В Зальцбурге, когда Марис бывал свободен, а мы с супругом шли на концерты фестиваля, мы часто оставляли ему свою собачку и всегда смеялись, что у нашего питомца самый заботливый dog sitter.
А если серьезно, Мариса я знала всю свою жизнь, с рождения. У нас всегда были очень теплые отношения. В программе «Энигма» он был одним из первых героев, а некоторые интервью появились исключительно благодаря его советам и содействию.
Январь 2016 года
Ирина: Марис, вы почетный член Музикферайн, Общества друзей музыки в Вене, – на мой взгляд, это одна из ваших самых значимых наград. Из наших соотечественников это звание присуждалось Евгению Мравинскому и Давиду Ойстраху, но это был XX век, а сейчас XXI. Наш российский, латышский дирижер Марис Янсонс.

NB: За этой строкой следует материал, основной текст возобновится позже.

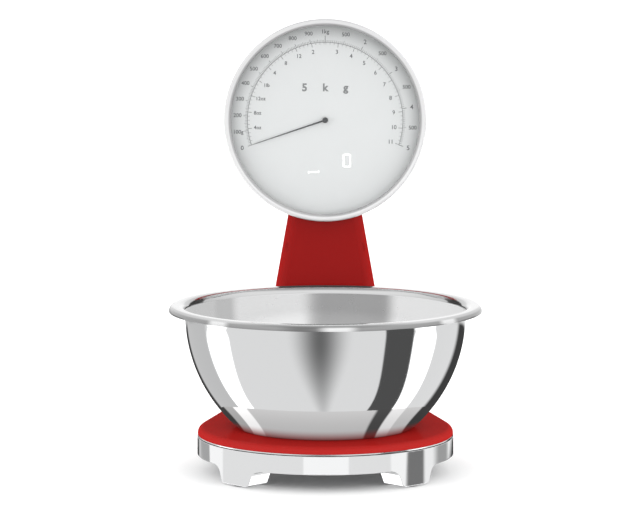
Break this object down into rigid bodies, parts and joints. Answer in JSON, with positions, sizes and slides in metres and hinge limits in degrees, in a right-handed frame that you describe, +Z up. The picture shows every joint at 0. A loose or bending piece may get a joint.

Марис: Спасибо, да. Это правда.
Ирина: Вы гордитесь этим званием?
Марис: Конечно.
Ирина: Перенесемся в Вену, где 1 января 2016 года в 10 утра по европейскому времени из невероятно красиво украшенного, заполненного зала Музикферайн на 90 стран передавали новогодний концерт оркестра Венской филармонии, за пультом Марис Янсонс. Я знаю, что вы готовились очень-очень тщательно и долго, а казалось бы, легкий праздничный концерт – вальсы, галопы, польки.
Марис: Я готовился целый год. Всегда, а это мой третий новогодний концерт, безумно кропотливая и трудная работа выбора репертуара. Нужно, чтобы произведения не повторялись – то есть если вы играли что-то в прошлом году, вы не играете в этом. Зрители ждут, конечно, очень популярных хитов, но должны быть произведения, которые никогда не исполнялись. Конечно, помогает, если можно приурочить концерт к дате, скажем, рождения композитора или какого-то события. Все равно это сложная работа. К тому же, если произведение меня не волнует, я его не дирижирую. Я работаю с Венской филармонией, и бывает так – они хотят, я не хочу. Но мы никогда не доходили до конфликта, всё-таки понимали друг друга и шли навстречу. В этот раз получилась, пожалуй, самая интересная программа.
Ирина: Там был потрясающий эпизод с extrapost, когда почтальон в старой униформе доставил вам дирижерскую палочку. Это чья была идея?